Angered that he had been lied to, Adam tests Dekker’s honesty by asking him why Dekker chose to work with him. The answers are both evasive and in conflict with what other directors and writers told Adam at the cons.

Even more, Dekker’s answers and stories begin to become more unbelievable. He tells Adam that monsters love pancakes (because everyone loves pancakes), that he’d seen a monster “pick up” a college boy who was later found mutilated beyond recognition. Adam even flies to Boston to check up on Dekker’s police background, only to discover that no one at the Boston PD has even heard of Dekker.

Later, one of the cameramen show Adam footage from the camera in the woods of Dekker turning the camera off. He forgets (or does he do it on purpose?) to turn off the final camera. In the footage, he’s seen to be taking a spoon and doing something in the entrance of the Marrow. Whether it’s digging something or feeding something, the grainy footage doesn’t show much. But it does show Dekker crying alone afterwards.

Enraged that Dekker has been hiding things from him, Adam decides to go out to the Marrow without Dekker. He begins to form an idea that Dekker’s son plays a role in the going-ons.

Adam and his cameraman go to the hole alone and seemingly find nothing. Adam shouts at the entrance, and his boot is grabbed off his foot. While trying to get the boot back, they’re surprised by the arrival of a furious Dekker. He tells them off for being so invasive and loud, but suddenly they are attacked by a horde of monsters.

Adam attempts to get footage by himself, but he reluctantly leaves when more monsters are heard. They all climb into the car, but their exit is blocked by one of Dekker’s monsters, a sort of Jack-o-lantern, hooded creature who unveils his many appendages when his hood is removed.

They eventually are allowed to leave the cemetery. Back at Dekker’s house, the man in nearly hysterical. He tells them that he needs to go into the Marrow. Adam and the cameraman agree to leave only after he agrees to meet them again at sunrise.

But when they show up at his house that morning, he doesn’t answer the door. When Adam talks to his neighbour, he learns that no one has lived there in over a year. They then go inside the house and find it empty of all of Dekker’s evidence and drawings.

They enter his “storage closet” and find newspapers laid out on the floor, and a pile of shit…and chains hanging from the walls. When they reach the Marrow entrance, they find that it’s been closed.

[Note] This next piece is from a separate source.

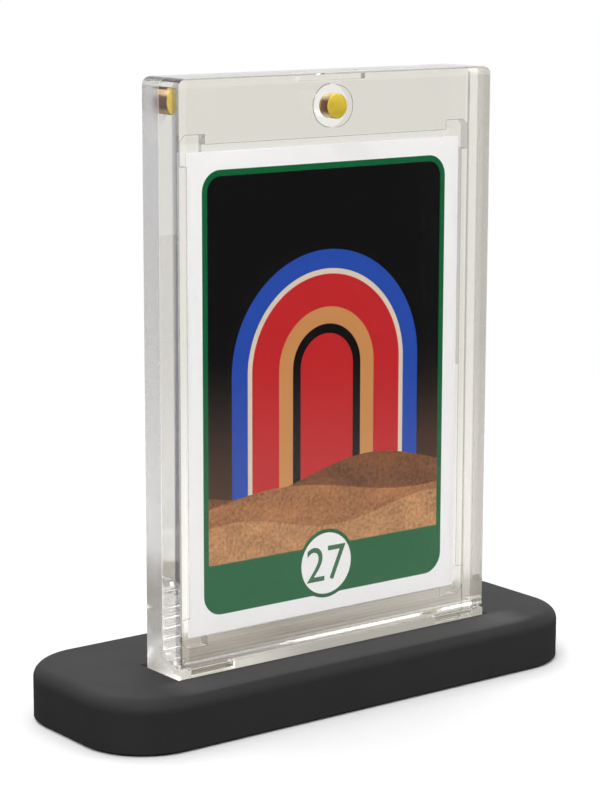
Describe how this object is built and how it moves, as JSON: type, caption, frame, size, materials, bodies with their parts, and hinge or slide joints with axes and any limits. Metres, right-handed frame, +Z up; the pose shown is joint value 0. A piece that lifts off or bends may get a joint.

The next footage doesn’t come until over a month later, a exhausted-looking Adam says that he never heard from Dekker again. He says that the camera 2, which was stolen soon after it was installed in the woods, had been returned to him. He then plays the footage, which is of the inside of the marrow.

Dekker is seen naked inside a cage, repeating that monsters are not real and that the Marrow doesn’t exist. The camera then cuts to someone walking into a house and into a bedroom, which is revealed to be Adam’s. The camera is set down on his bedside, then Adam and his wife wake to a loud, monstrous screech.

It’s an ambitious mockumentary, Digging up the Marrow. And most of the time, it works. Adam Green was a director I never gravitated towards, but this man has won my full attention after watching this. And all the stars for Ray Wise, who is a goddamn national treasure.

Our obsession and fascination with horror has to raise ethical questions. What are monsters, really? Are they the creatures with multiple-appendages and deformed bodies? Or is it the parents who reject their own children? Or it might even be us. Those of us who revel in other people’s displeasure.

I appreciate Digging up the Marrow for both having a lot of fun with the audience while actually trying to pose questions to its audience. It’s one film I’ll easily recommend.